◆ **WHAT IS REQUIRED**
Go through the data below and gather each line containing "slide".

[Data records]

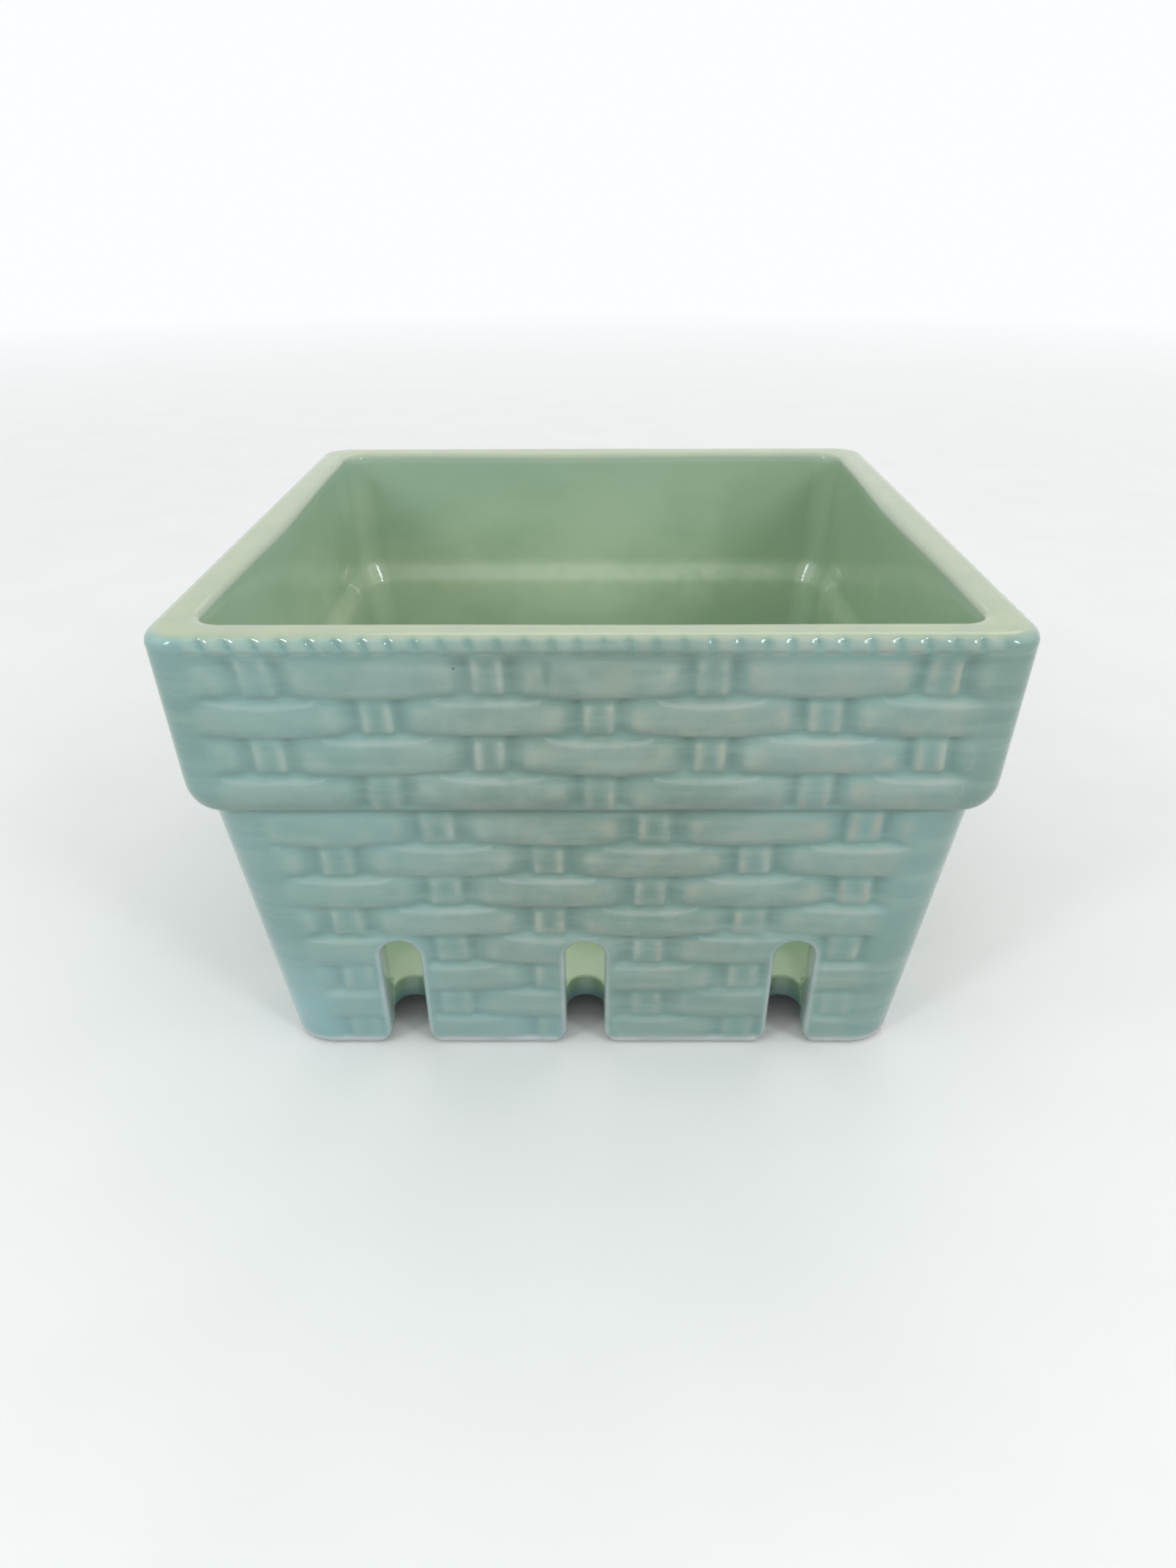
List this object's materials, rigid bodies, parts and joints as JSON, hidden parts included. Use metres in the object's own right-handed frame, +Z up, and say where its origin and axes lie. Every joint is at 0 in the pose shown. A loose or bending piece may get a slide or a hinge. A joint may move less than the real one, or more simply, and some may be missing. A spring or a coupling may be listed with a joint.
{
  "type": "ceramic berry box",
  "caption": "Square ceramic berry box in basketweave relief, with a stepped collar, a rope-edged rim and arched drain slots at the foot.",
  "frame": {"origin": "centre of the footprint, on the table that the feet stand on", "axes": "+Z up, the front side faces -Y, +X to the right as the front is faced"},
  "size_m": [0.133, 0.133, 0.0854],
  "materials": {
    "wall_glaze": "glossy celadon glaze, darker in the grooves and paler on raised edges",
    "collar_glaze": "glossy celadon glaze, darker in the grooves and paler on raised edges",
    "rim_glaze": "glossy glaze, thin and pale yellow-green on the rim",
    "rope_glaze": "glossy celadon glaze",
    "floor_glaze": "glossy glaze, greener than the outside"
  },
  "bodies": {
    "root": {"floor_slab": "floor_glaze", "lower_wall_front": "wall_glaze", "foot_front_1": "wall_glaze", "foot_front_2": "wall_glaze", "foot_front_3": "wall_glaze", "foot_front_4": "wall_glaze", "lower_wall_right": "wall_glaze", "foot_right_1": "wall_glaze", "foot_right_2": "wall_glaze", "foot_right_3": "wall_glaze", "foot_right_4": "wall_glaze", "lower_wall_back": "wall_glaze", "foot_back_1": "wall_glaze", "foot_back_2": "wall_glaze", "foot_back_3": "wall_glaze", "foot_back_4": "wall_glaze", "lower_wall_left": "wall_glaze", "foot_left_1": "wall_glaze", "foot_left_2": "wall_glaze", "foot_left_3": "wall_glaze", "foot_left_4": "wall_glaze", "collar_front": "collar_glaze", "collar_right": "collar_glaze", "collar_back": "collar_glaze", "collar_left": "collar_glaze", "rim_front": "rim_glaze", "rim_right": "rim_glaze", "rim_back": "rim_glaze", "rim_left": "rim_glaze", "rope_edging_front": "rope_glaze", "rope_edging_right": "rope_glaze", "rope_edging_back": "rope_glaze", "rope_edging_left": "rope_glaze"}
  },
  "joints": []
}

--

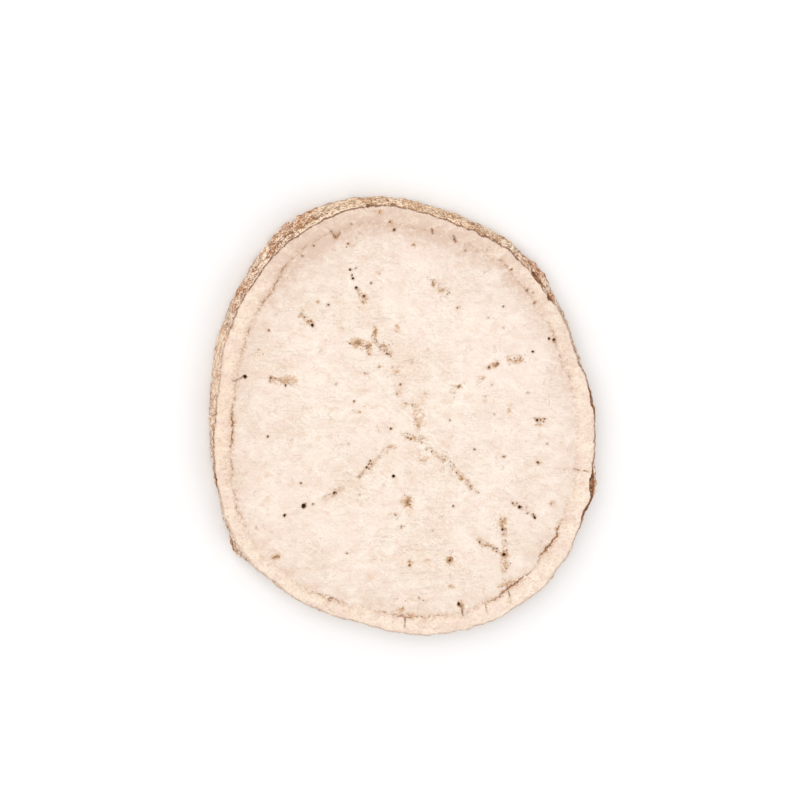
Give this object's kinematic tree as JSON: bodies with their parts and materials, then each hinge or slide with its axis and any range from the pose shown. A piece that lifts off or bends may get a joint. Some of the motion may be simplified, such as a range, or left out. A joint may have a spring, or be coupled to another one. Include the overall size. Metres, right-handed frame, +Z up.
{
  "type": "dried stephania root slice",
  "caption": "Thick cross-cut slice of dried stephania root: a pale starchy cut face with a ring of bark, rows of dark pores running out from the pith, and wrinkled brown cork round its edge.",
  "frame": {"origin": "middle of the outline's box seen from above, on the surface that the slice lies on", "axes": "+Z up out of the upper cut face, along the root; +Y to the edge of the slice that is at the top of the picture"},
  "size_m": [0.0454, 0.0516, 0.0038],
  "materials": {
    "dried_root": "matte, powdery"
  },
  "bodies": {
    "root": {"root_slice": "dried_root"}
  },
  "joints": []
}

◆ **IN RESPONSE**
List this object's materials, rigid bodies, parts and joints as JSON, hidden parts included. Use metres in the object's own right-handed frame, +Z up, and say where its origin and axes lie. Every joint is at 0 in the pose shown. A loose or bending piece may get a slide or a hinge. A joint may move less than the real one, or more simply, and some may be missing. A spring or a coupling may be listed with a joint.
Give this object's kinematic tree as JSON: bodies with their parts and materials, then each hinge or slide with its axis and any range from the pose shown. A piece that lifts off or bends may get a joint. Some of the motion may be simplified, such as a range, or left out. A joint may have a spring, or be coupled to another one. Include the overall size. Metres, right-handed frame, +Z up.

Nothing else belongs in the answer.